Em nosso país, 70 anos foram suficientes para alterar os índices de população rural e os de população urbana. Esse tempo é muito curto e um rápido crescimento urbano não ocorre sem o surgimento de graves problemas.
Favelização e outros problemas da urbanização
A urbanização desordenada, que pega os municípios despreparados para atender às necessidades básicas dos migrantes, causa uma série de problemas sociais e ambientais. Dentre eles destacam-se o desemprego, a criminalidade, a favelização e a poluição do ar e da água. Relatório do Programa Habitat, órgão ligado à ONU, revela que 52,3 milhões de brasileiros - cerca de 28% da população - vivem nas 16.433 favelas cadastradas no país, contingente que chegará a 55 milhões de pessoas em 2020.
O Brasil sempre foi uma terra de contrastes e, nesse aspecto, também não ocorrerá uma exceção: a urbanização do país não se distribui igualitariamente por todo o território nacional, conforme podemos observar na tabela abaixo. Muito pelo contrário, ela se concentra na região Sudeste, formada pelos Estados de São Paulo, Rio de Janeiro, Minas Gerais e Espírito Santo.
· Região Sudeste
Apesar desses quatro Estados ocuparem somente 10% do território brasileiro, a segunda menor em área, neles se encontram mais de 78 milhões de habitantes (IBGE, 2005), 90,5% dos quais vivem em cidades.

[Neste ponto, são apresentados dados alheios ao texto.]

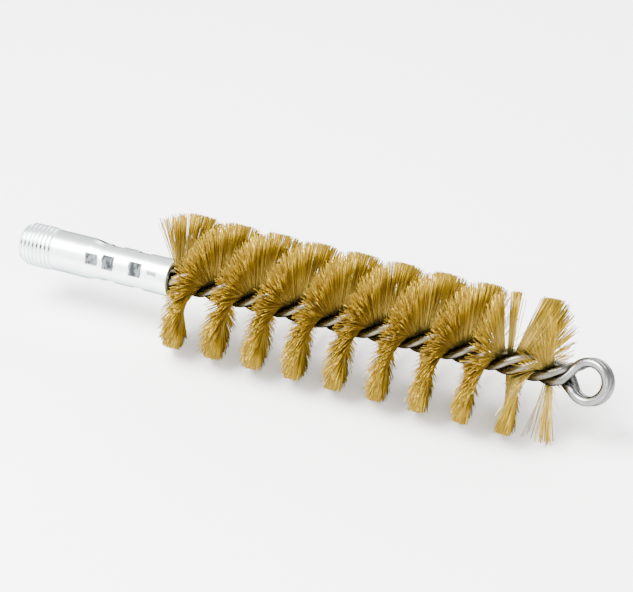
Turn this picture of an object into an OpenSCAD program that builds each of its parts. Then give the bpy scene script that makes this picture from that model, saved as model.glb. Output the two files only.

É também no Sudeste que se encontram três das cidades brasileiras com mais de 1 milhão de habitantes (São Paulo, Rio de Janeiro e Belo Horizonte), bem como 50% das cidades com população entre 500 mil e 1 milhão de habitantes.
As sucessivas crises econômicas que o país conheceu nas últimas décadas fez seu ritmo de crescimento em geral diminuir e com isso o fluxo migratório para o Sudeste se reduziu e continua em declínio.
· Centro-Oeste e Sul
A segunda região de maior população urbana no país é a Centro-Oeste, onde 86,7% dos habitantes vivem em cidades. A urbanização dessa região é ainda mais recente e foi impulsionada pela fundação de Brasília, em 1960, e pelas rodovias de integração nacional que interligaram a nova capital com o Sudeste, de um lado, e a Amazônia, de outro. Além disso, há o desenvolvimento do setor do agronegócio. A agropecuária impulsionou a urbanização do Centro-Oeste, cujas cidades apresentam atividades econômicas essencialmente de caráter agro-industrial. A região Sul, apesar de contar com o terceiro maior contingente populacional do país - mais de 26 milhões de habitantes, 80,9% vivendo em cidades - e uma economia vigorosa, também baseada na agropecuária apresenta um índice mais baixo de urbanização. Ao contrário da região Centro-Oeste, a região Sul conheceu uma urbanização mais lenta e limitada até o início da década de 1970. A estrutura agrária assentada na pequena propriedade e no trabalho familiar, apoiado no parcelamento da terra nas áreas de planaltos subtropicais, limitava a migração de pessoas do campo para o meio urbano. Depois, a mecanização da agricultura e a concentração fundiária impulsionaram o êxodo rural.
· Norte e Nordeste
O grau de urbanização da região Norte é o mais baixo do país: 69,9% em 2003. No entanto, é a região que mais se urbanizou nos últimos anos. Entre 1991 e 2000, segundo o IBGE, o crescimento urbano foi de 28,54%. Além de ter-se inserido tardiamente na dinâmica econômica nacional, a região tem sua peculiaridade geográfica - a floresta Amazônica - que representa um obstáculo ao êxodo rural. Ainda assim, Manaus (AM) e Belém (PA) são as principais regiões metropolitanas com mais de 1 milhão de habitantes cada. Com mais de 51 milhões de habitantes o Nordeste é a região brasileira com o maior número de municípios (1.793), mas somente 69,1% de sua população é urbana. A estrutura agrária baseada na pequena propriedade familiar, na faixa do Agreste, colaborou para segurar a força de trabalho no campo e controlar o ritmo do êxodo rural. O baixo rendimento e a baixa produtividade do setor agrícola restringiu a repulsão dos habitantes rurais, ao passo que o insuficiente desenvolvimento do mercado regional limitou a atração exercida pelas cidades.